I went to a counselor when I was thirty-two because I had horrible night terrors. He asked me to recount any memories of my childhood. I told him all about the day care center, how I cried at lunch when I didn’t want to eat macaroni and cheese because, hey, I’m Italian—I didn’t know what it was. I remember how the women were mad at me because I was the only child who refused to sleep during nap time. They talked to my mom and told her how I used to take naps with no problem, but now I cried and wouldn’t close my eyes. My mom just told them to set me down at the art table and give me an activity to keep me busy while everyone else slept. So that’s what they did. I colored and painted and helped clean the bathrooms. The most vivid memory is of me climbing to the top of the slide. If you stood on the top, you could see the street. I would stand there and scan the street for my dad’s car. The kids would scream behind me because I was holding up the line, so I would slide down and climb right back up. Then I saw the car pull into the parking lot, and no more memories. I have no memories of my family or school—my life was a black hole.
My counselor told me that five-year-olds don’t have such vivid memories unless there is a traumatic event related to that time period. So the journey begins.
***********************
In 1990, I wrote The Healing after the nightmares took on their reality. My husband has it ready to download to Amazon after all these years. I need to proof it before he sends it off. Perfect timing. I’ll start tomorrow. All those feelings come back to the surface after twenty-two years. Coincidence? So Breathe! gets put on hold for a few days. Hopefully, rereading The Healing will bring a richer truth to Breathe! After all, the book is about when I first lost my breath.
Inhale…
***********************
I’m back. I finished proofing The Healing, and it’s with my friend Tom, who’s a computer genius. He’s putting the book in all the correct fonts and margins, and then it’ll be ready for anyone to download. I’m surprised how unemotional I am about the whole thing. Years ago, there would have been an excitement and an expectation of what it could all mean. Now, whatever. I wrote the screenplay for the book right after I sent the manuscripts off to prospective buyers. It was a two-night, made-for-TV miniseries. The script came out so much better than the book (in my opinion). I pictured in my head how it would be to see something that came from my mind unfolding in front of my eyes.

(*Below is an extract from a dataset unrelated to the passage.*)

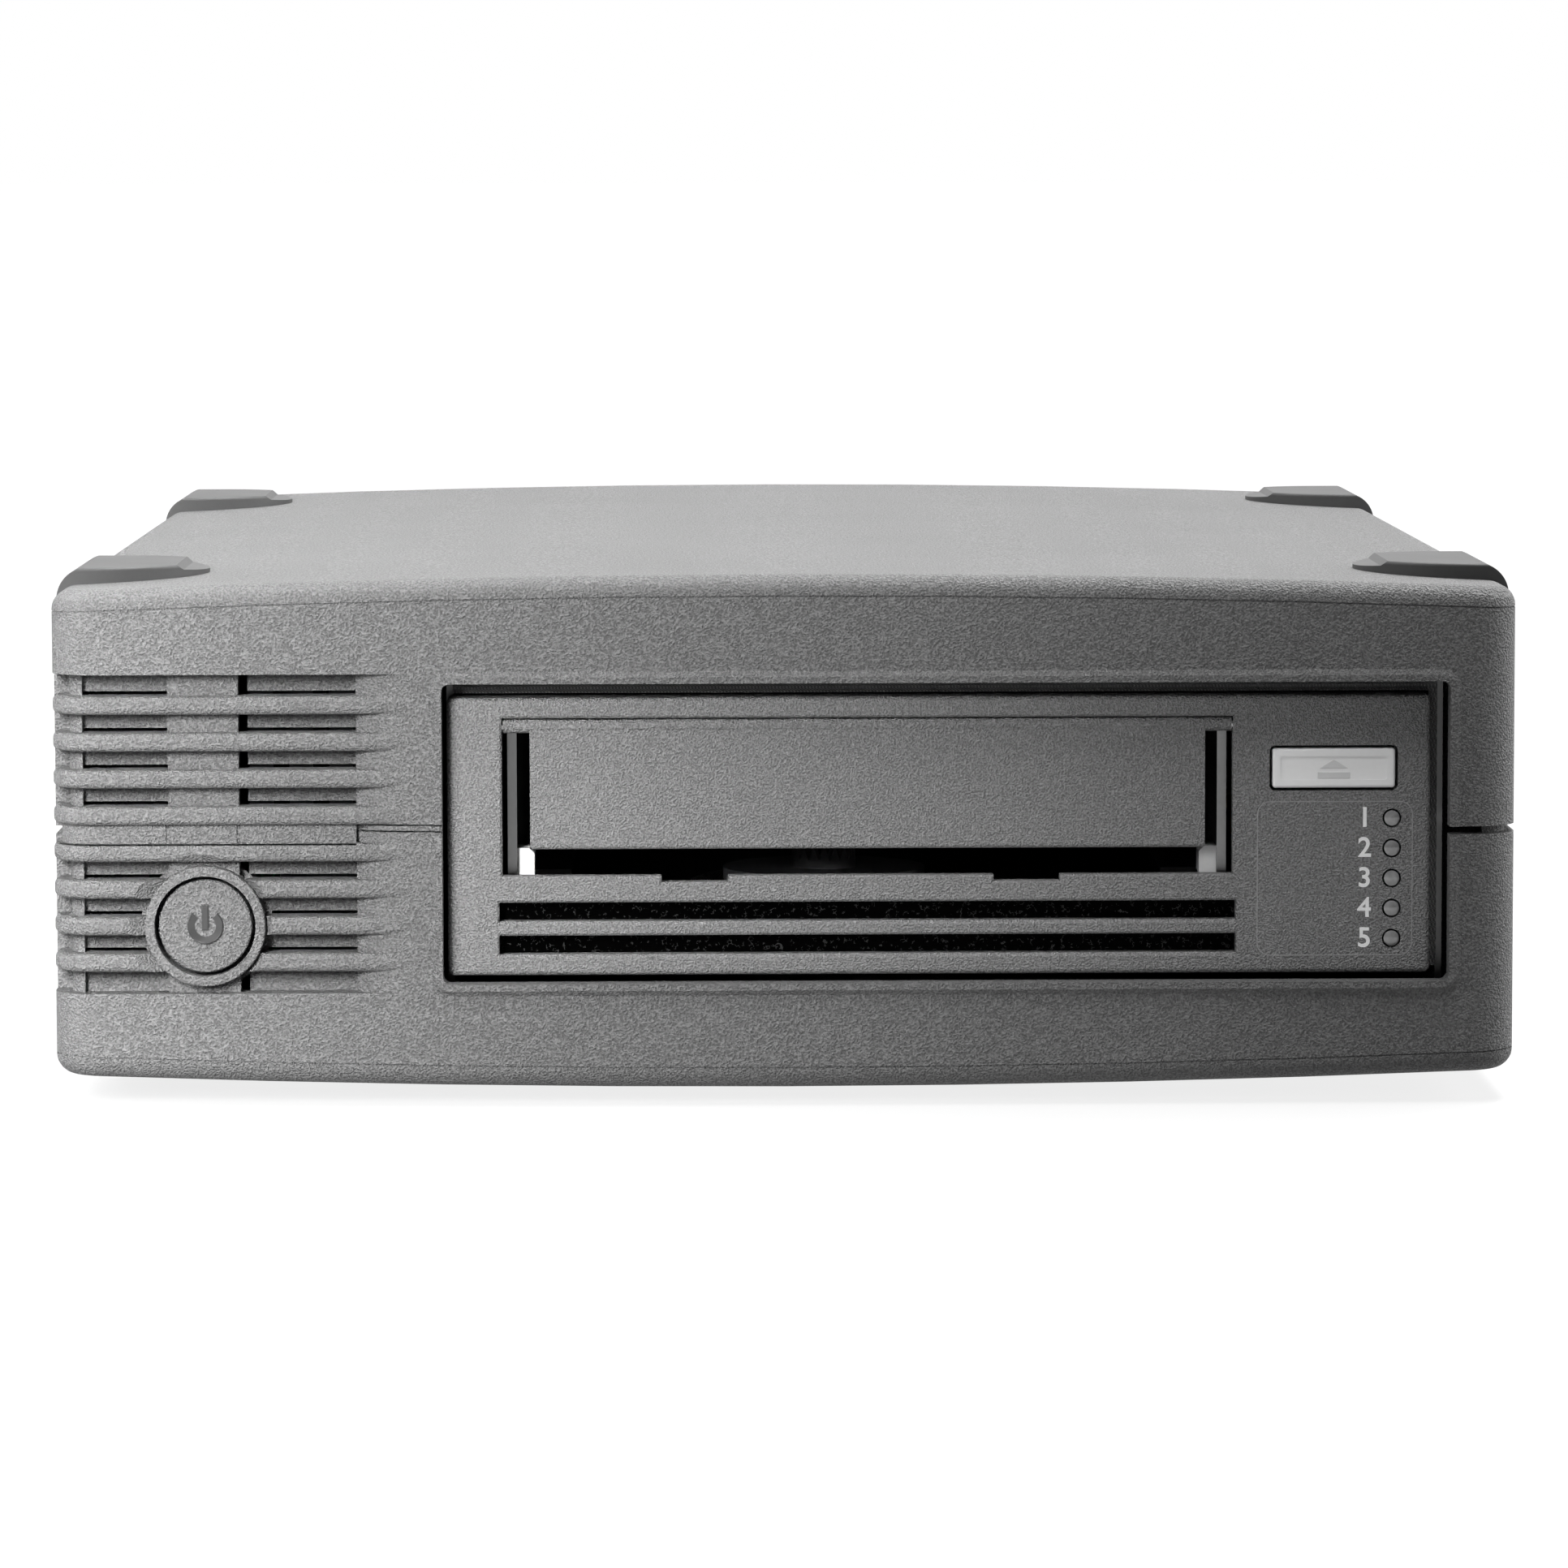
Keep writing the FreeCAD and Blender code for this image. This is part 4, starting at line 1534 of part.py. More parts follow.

My whole life was spent in my head. It would take hours for me to fall asleep at night when I was a kid because I would conjure up stories about my favorite TV shows, and I couldn’t fall asleep until the whole story came to a conclusion. It didn’t help that my mother made us go to bed at seven-thirty every night until we became teenagers. Yes, even in the summer, when it was still lights-out and all the other kids were outside playing. We were in our beds looking out the window, still wide awake. My older sister, Angel (Angela Antonia; she was born on St. Anthony’s day), anyway, told me that Mom just wanted us out of her hair, so off to bed we went. Then she would grab a cup of coffee and go outside and visit with all the neighbors. I don’t understand why we couldn’t be outside with everyone else.
God always turns the bad into good, and the good is how my mom gave me the gift of a rich imagination. I was never bored, and I began to look forward to going to bed. I enjoyed being alone as I withdrew into my fantasy life. I could go through a whole day without ever saying a word to anyone. This became a huge problem in school.

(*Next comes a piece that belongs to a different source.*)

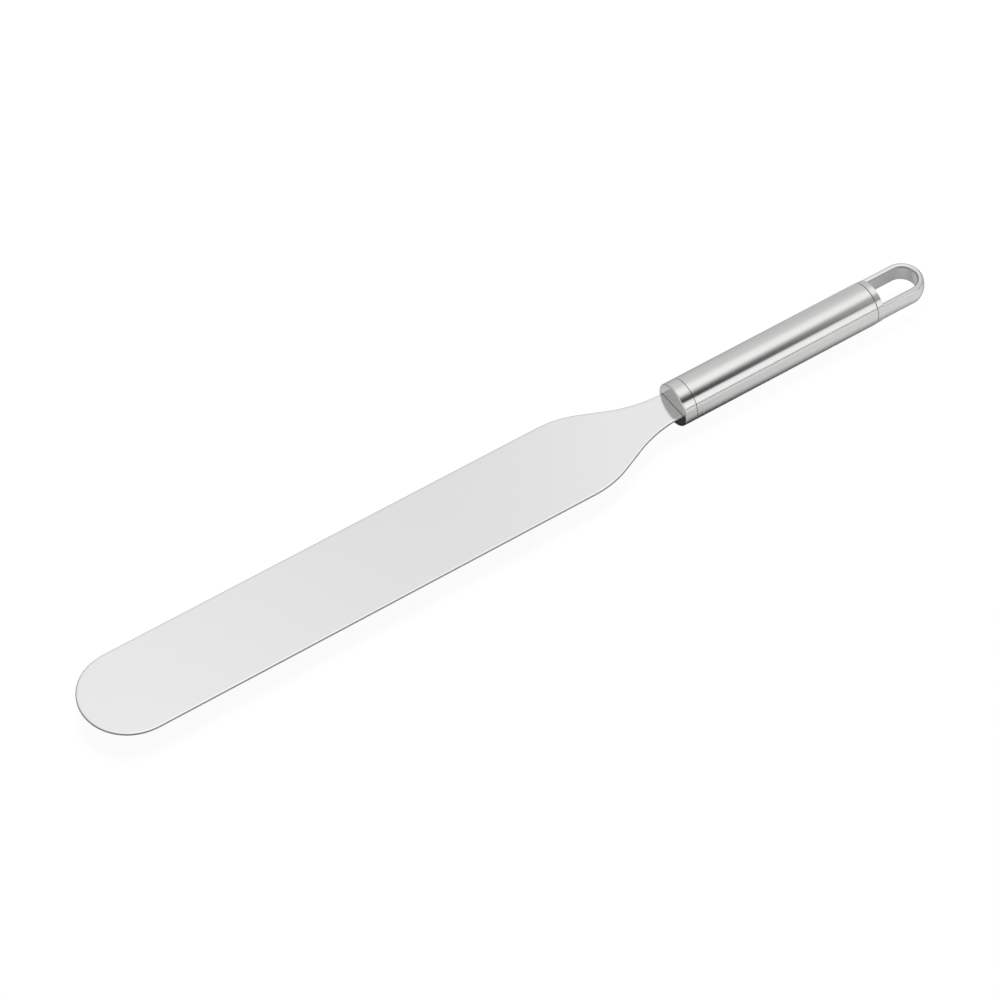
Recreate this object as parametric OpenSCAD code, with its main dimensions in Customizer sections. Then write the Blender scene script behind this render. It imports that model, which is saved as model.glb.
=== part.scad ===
// Straight spreading spatula: a round-tipped steel blade in a round tube handle
// with a slotted cap at the front and a milled hanging loop at the back.
//
// X runs along the tool from the tip towards the loop, Z stands on the blade's flat,
// and the origin is the centre of the tool's bounding box. Inside the modules, lengths
// along X are counted from the front face of the front cap, where the blade comes out.

/* [Blade] */
// Length of the blade from the front cap to its tip
blade_len = 292; // [180:1:340]
// Width of the blade
blade_w = 44; // [38:0.5:60]
// Thickness of the sheet that the blade is cut from
blade_t = 1.2; // [0.8:0.1:2]
// How far the tip reaches beyond a half circle across the blade
tip_reach = 1; // [0.25:0.25:5]
// Extra radius of the tip's cheeks, which run from the sides into the nose
cheek_extra_r = 3; // [1:0.5:12]
// Width of the neck where it enters the front cap
neck_w = 15.5; // [12:0.5:16.5]
// Slope of the shoulders against the blade's length, in degrees
shoulder_slope = 24; // [18:1:29]
// Radius of the outward curve between the sides and the shoulders
shoulder_r = 46; // [10:1:50]
// Radius of the inward curve between the shoulders and the neck
neck_r = 63; // [10:1:70]

/* [Tang] */
// Width of the tang inside the handle
tang_w = 11; // [8:0.5:11.5]
// Radius of the corners at the tang's end
tang_corner_r = 2; // [0.5:0.25:3]
// Length of tang beyond the axis of the last pin
tang_margin = 5; // [3.5:0.5:12]

/* [Handle] */
// Outside diameter of the handle tube
handle_d = 20; // [18.5:0.25:24]
// Length of the handle tube
tube_len = 96.5; // [80:0.5:130]
// Wall of the handle tube
tube_wall = 1.5; // [1:0.1:1.6]
// Chamfer on each edge where two handle pieces meet
seam_chamfer = 0.2; // [0.1:0.05:0.45]

/* [Front cap] */
// Length of the cap in front of the tube
cap_len = 6.2; // [5:0.1:12]
// Radius on the rim of the cap's front face
cap_rim_r = 0.7; // [0.2:0.1:1.5]
// Depth of the pocket that the end of the neck seats in
seat_depth = 3.5; // [2:0.25:4.5]
// Gap all round the blade in the cap's pocket and slot
slot_gap = 0.2; // [0.05:0.05:0.3]
// Length of spigot beyond the axis of the last pin
cap_spigot_margin = 7; // [3:0.5:14]

/* [Tang pins] */
// Diameter of the pins through the spigot and the tang
pin_d = 3; // [2:0.25:4]
// Distance from the cap's shoulder to the first pin
pin_inset = 7; // [4:0.5:12]
// Distance between the pins
pin_pitch = 12; // [8:0.5:20]
// Depth of the pins' ends below the spigot's surface
pin_sink = 0.6; // [0.4:0.1:1.5]
// Chamfer on the pins' ends
pin_chamfer = 0.4; // [0.1:0.1:0.8]

/* [Hanging loop] */
// How far the loop's bar lies below the tube's surface
loop_step = 0.1; // [0.05:0.05:0.5]
// Length of the round collar between the tube and the loop
collar_len = 3.2; // [2:0.1:8]
// Length of the loop's straight arms
arm_len = 17.1; // [12:0.1:40]
// Thickness of each arm from the slot to the bar's surface
arm_t = 3.4; // [2.8:0.05:4]
// Height of the loop between its two milled flats
loop_h = 8.4; // [6:0.2:10]
// Radius on the arms' outer edges
arm_edge_r = 0.6; // [0.2:0.1:0.8]
// Radius on the slot's edges, along the arms' inner faces
slot_edge_r = 1; // [0.3:0.1:1.2]
// Radius in the slot's corners at the collar
slot_corner_r = 1.2; // [0.5:0.1:2.5]
// Length of the loop's spigot inside the tube
loop_spigot_len = 14; // [8:0.5:25]

/* [Fits] */
// Gap between each spigot and the tube's bore
spigot_gap = 0.05; // [0.02:0.01:0.15]
// Gap between the pins and their holes
pin_gap = 0.02; // [0.01:0.01:0.1]
// Chamfer on the spigots' ends
lead_in = 0.8; // [0.3:0.1:1.2]

/* [Hidden] */

// Steps round a full circle
$fn = 96;
// Overrun that carries a cut clear through a face
over = 1;
// Straight steps round the far side of what rounds off a corner
fan_steps = 4;

// Blade: the distances from its axis to the sides and to the neck's edges
side_y = blade_w / 2;
neck_y = neck_w / 2;

// Tip: the cheek arcs leave the sides straight, and the nose arc touches both from inside
cheek_r = side_y + tip_reach + cheek_extra_r;
cheek_x = side_y + tip_reach - blade_len;
nose_r = side_y - tip_reach * tip_reach / (2 * cheek_extra_r);
nose_x = nose_r - blade_len;
nose_angle = atan2(cheek_r - side_y, nose_x - cheek_x);

// Shoulders: an outward curve, a straight ramp, and an inward curve that ends at the cap
neck_run = neck_r * sin(shoulder_slope);
neck_fall = neck_r * (1 - cos(shoulder_slope));
// Where the ramp's line crosses the side's, and where the side starts to curve
corner_x = -neck_run - (side_y - neck_y - neck_fall) / tan(shoulder_slope);
shoulder_x = corner_x - shoulder_r * tan(shoulder_slope / 2);

// Handle: radii, and where each piece ends along X
handle_r = handle_d / 2;
bore_r = handle_r - tube_wall;
spigot_r = bore_r - spigot_gap;
bar_r = handle_r - loop_step;
tube_end_x = cap_len + tube_len;
collar_end_x = tube_end_x + collar_len;
arm_end_x = collar_end_x + arm_len;
loop_end_x = arm_end_x + bar_r;

// Tang, its pins, and the slot that the sheet runs through
pin_x = [for (i = [0:1]) cap_len + pin_inset + i * pin_pitch];
pin_r = pin_d / 2;
pin_hole_r = pin_r + pin_gap;
pin_end_z = spigot_r - pin_sink;
tang_y = tang_w / 2;
tang_end_x = pin_x[1] + tang_margin;
cap_spigot_end_x = pin_x[1] + cap_spigot_margin;
slot_h = blade_t + 2 * slot_gap;

// Loop: the arms' inner faces, the milled flats, and the centre of the outer edge curve
arm_in_y = bar_r - arm_t;
flat_z = loop_h / 2;
edge_z = flat_z - arm_edge_r;
edge_y = sqrt(pow(bar_r - arm_edge_r, 2) - edge_z * edge_z);

// Middle of the tool's length, which the origin is moved to
mid_x = (loop_end_x - blade_len) / 2;

// Puts a piece from the lengths along the tool into the part's frame
module in_frame() {
    translate([-mid_x, 0, 0]) children();
}

// A solid turned about the X axis, from a profile of [radius, place along X]
module turned() {
    rotate([0, 90, 0]) rotate_extrude() children();
}

// A shape and its mirror image across the X axis
module both_sides() {
    children();
    mirror([0, 1, 0]) children();
}

// What rounds off a corner: the ground beyond an arc, between two angles
module beyond_arc(r, from, to) {
    turn = (to - from) / fan_steps;
    difference() {
        polygon([[0, 0], for (i = [0:fan_steps]) 2 * r * [cos(from + i * turn), sin(from + i * turn)]]);
        circle(r = r);
    }
}

// ---- Blade ----

// One edge of the sheet with sharp corners, from the tip to the tang's end
sharp_edge = [
    [-blade_len - over, side_y],
    [corner_x, side_y],
    [-neck_run, neck_y + neck_fall],
    [0, neck_y],
    [seat_depth, neck_y],
    [seat_depth, tang_y],
    [tang_end_x, tang_y],
];

// What the arcs take off that edge: cheek, shoulder, neck, and the tang's corner
module edge_arcs() {
    translate([cheek_x, side_y - cheek_r]) beyond_arc(cheek_r, 90, 180);
    translate([shoulder_x, side_y - shoulder_r]) beyond_arc(shoulder_r, 90 - shoulder_slope, 90);
    translate([0, neck_y + neck_r]) circle(r = neck_r);
    translate([tang_end_x - tang_corner_r, tang_y - tang_corner_r]) beyond_arc(tang_corner_r, 0, 90);
}

// Blade and tang, cut from one sheet
module blade() {
    last = len(sharp_edge) - 1;
    far_edge = [for (i = [last:-1:0]) [sharp_edge[i].x, -sharp_edge[i].y]];
    color("gainsboro") in_frame() linear_extrude(height = blade_t, center = true) difference() {
        polygon([each sharp_edge, each far_edge]);
        translate([nose_x, 0]) beyond_arc(nose_r, nose_angle, 360 - nose_angle);
        both_sides() edge_arcs();
        for (x = pin_x) translate([x, 0]) circle(r = pin_hole_r);
    }
}

// ---- Handle ----

// Profile of the front cap: a head with a round rim, and a spigot with a lead-in
module cap_profile() {
    difference() {
        polygon([
            [0, 0],
            [handle_r, 0],
            [handle_r, cap_len - seam_chamfer],
            [handle_r - seam_chamfer, cap_len],
            [spigot_r, cap_len],
            [spigot_r, cap_spigot_end_x - lead_in],
            [spigot_r - lead_in, cap_spigot_end_x],
            [0, cap_spigot_end_x],
        ]);
        translate([handle_r - cap_rim_r, cap_rim_r]) beyond_arc(cap_rim_r, -90, 0);
    }
}

// Flat cut for a sheet of the given width, between two places along X
module sheet_cut(from_x, to_x, sheet_w) {
    cut_w = sheet_w + 2 * slot_gap;
    translate([from_x, -cut_w / 2, -slot_h / 2]) cube([to_x - from_x, cut_w, slot_h]);
}

// Front cap: the neck seats in its pocket, and the tang runs through its slot
module front_cap() {
    color("silver") in_frame() difference() {
        turned() cap_profile();
        sheet_cut(-over, seat_depth, neck_w);
        sheet_cut(0, cap_spigot_end_x + over, tang_w);
        for (x = pin_x) translate([x, 0, 0]) cylinder(h = handle_d, r = pin_hole_r, center = true);
    }
}

// Handle tube, chamfered at both ends inside and outside
module handle_tube() {
    color("silver") in_frame() turned() polygon([
        [bore_r, cap_len + seam_chamfer],
        [bore_r + seam_chamfer, cap_len],
        [handle_r - seam_chamfer, cap_len],
        [handle_r, cap_len + seam_chamfer],
        [handle_r, tube_end_x - seam_chamfer],
        [handle_r - seam_chamfer, tube_end_x],
        [bore_r + seam_chamfer, tube_end_x],
        [bore_r, tube_end_x - seam_chamfer],
    ]);
}

// Pin through the cap's spigot and the tang, at its place along X
module tang_pin(x) {
    color("darkgray") in_frame() translate([x, 0, 0]) rotate_extrude() polygon([
        [0, -pin_end_z],
        [pin_r - pin_chamfer, -pin_end_z],
        [pin_r, pin_chamfer - pin_end_z],
        [pin_r, pin_end_z - pin_chamfer],
        [pin_r - pin_chamfer, pin_end_z],
        [0, pin_end_z],
    ]);
}

module tang_pin_front() {
    tang_pin(pin_x[0]);
}

module tang_pin_rear() {
    tang_pin(pin_x[1]);
}

// ---- Hanging loop ----

// Profile of the round collar and the spigot that plugs the tube
module collar_profile() {
    spigot_start_x = tube_end_x - loop_spigot_len;
    polygon([
        [0, spigot_start_x],
        [spigot_r - lead_in, spigot_start_x],
        [spigot_r, spigot_start_x + lead_in],
        [spigot_r, tube_end_x],
        [bar_r - seam_chamfer, tube_end_x],
        [bar_r, tube_end_x + seam_chamfer],
        [bar_r, collar_end_x],
        [0, collar_end_x],
    ]);
}

// Section of one arm: the round bar outside the slot, between the milled flats, edges rounded
module arm_section() {
    difference() {
        intersection() {
            circle(r = bar_r);
            translate([arm_in_y, -flat_z]) square([arm_t, loop_h]);
        }
        both_sides() {
            translate([arm_in_y + slot_edge_r, flat_z - slot_edge_r]) beyond_arc(slot_edge_r, 90, 180);
            translate([edge_y, edge_z]) beyond_arc(arm_edge_r, atan2(edge_z, edge_y), 90);
        }
    }
}

// The arm's section carried along both straight sides and round the end
module bent_bar() {
    both_sides() translate([collar_end_x, 0, 0]) rotate([90, 0, 90])
        linear_extrude(height = arm_len) arm_section();
    translate([arm_end_x, 0, 0]) rotate([0, 0, -90]) rotate_extrude(angle = 180) arm_section();
}

// Web that rounds a corner of the slot between the collar and an arm
module slot_corner() {
    translate([collar_end_x, arm_in_y - slot_corner_r, -flat_z]) linear_extrude(height = loop_h)
        difference() {
            square([slot_corner_r, slot_corner_r + slot_edge_r]);
            translate([slot_corner_r, 0]) circle(r = slot_corner_r);
        }
}

// Spigot, collar and hanging loop, machined from one bar
module hanging_loop() {
    color("silver") in_frame() {
        turned() collar_profile();
        bent_bar();
        both_sides() slot_corner();
    }
}

blade();
front_cap();
handle_tube();
hanging_loop();
tang_pin_front();
tang_pin_rear();
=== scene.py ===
"""Straight spreading spatula: its visual pieces, their finishes, and the studio round them.

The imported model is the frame. X runs from the blade's tip to the hanging loop, Z stands on the
blade's flat, the handle's axis is Z = 0, and every length is in metres.
"""
import logging
import math
from dataclasses import dataclass
from enum import Enum
from typing import Any, Callable, Iterable, Sequence

import bmesh
import bpy
from mathutils import Matrix, Vector


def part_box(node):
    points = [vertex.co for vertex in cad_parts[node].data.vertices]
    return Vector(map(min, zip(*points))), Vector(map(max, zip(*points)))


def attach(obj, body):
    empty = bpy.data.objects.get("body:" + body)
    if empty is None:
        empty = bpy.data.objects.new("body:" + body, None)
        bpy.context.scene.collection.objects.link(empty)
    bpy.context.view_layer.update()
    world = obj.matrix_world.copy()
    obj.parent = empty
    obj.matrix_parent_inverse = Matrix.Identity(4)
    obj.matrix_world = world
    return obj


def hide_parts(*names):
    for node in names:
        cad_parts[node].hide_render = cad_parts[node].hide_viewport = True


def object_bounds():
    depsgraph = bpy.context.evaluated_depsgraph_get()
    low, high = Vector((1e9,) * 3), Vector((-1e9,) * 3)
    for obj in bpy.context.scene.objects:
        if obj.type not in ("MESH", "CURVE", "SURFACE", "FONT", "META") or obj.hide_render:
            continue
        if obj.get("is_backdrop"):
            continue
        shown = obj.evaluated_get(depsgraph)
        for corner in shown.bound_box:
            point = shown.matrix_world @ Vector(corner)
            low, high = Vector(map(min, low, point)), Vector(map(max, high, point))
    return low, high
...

I was in seventh grade with my teacher, Mrs. Miller. It was the first parent-teacher conference just before Thanksgiving. My parents told Mrs. Miller they were Sharon’s parents. Who? Sharon. Sharon who? This scenario would repeat many times throughout my life. Anyway, my mother came home and screamed at me that my teacher didn’t know who I was. No surprise; I never said a word, and I sat in the back of the class.
The next day, my teacher made a grand gesture in front of the whole class and moved my desk right in front of hers, actually touching her desk so my face was two feet in front of her face when she sat down. My mother said I had to raise my hand and answer questions out loud every day. Being the dutiful, obedient daughter, I defiantly did it.
I now realize that my mother was embarrassed because how dare someone not know her and her daughter? How could something that came out of her be invisible? How dare I not reflect the parenting skills of my mother?
Needless to say I didn’t do well in elementary school. I was put in a special reading group in third grade because the teacher told my mother I couldn’t read. No. I refused to read out loud. I could read in kindergarten, but who would know? Back then, being introverted was hell. But it was okay with me because I was able to daydream the day away. I never listened to the teacher or to the lessons, but I managed mostly Bs on report cards.
Still, when I entered high school, I was put into special classes. All my friends from the neighborhood were in regular classes, so I didn’t know a soul in school. I became more isolated. Prospect, Connecticut, didn’t have a high school, so we had to be bussed to Waterbury. I attended Wilby, which was in the north end of the city, near the ghettos. Eighty percent of the school was black so when I say I was isolated in this new school, I’m not kidding. I went through the whole day not knowing anyone. I might as well have moved from Hoboken than just the suburbs.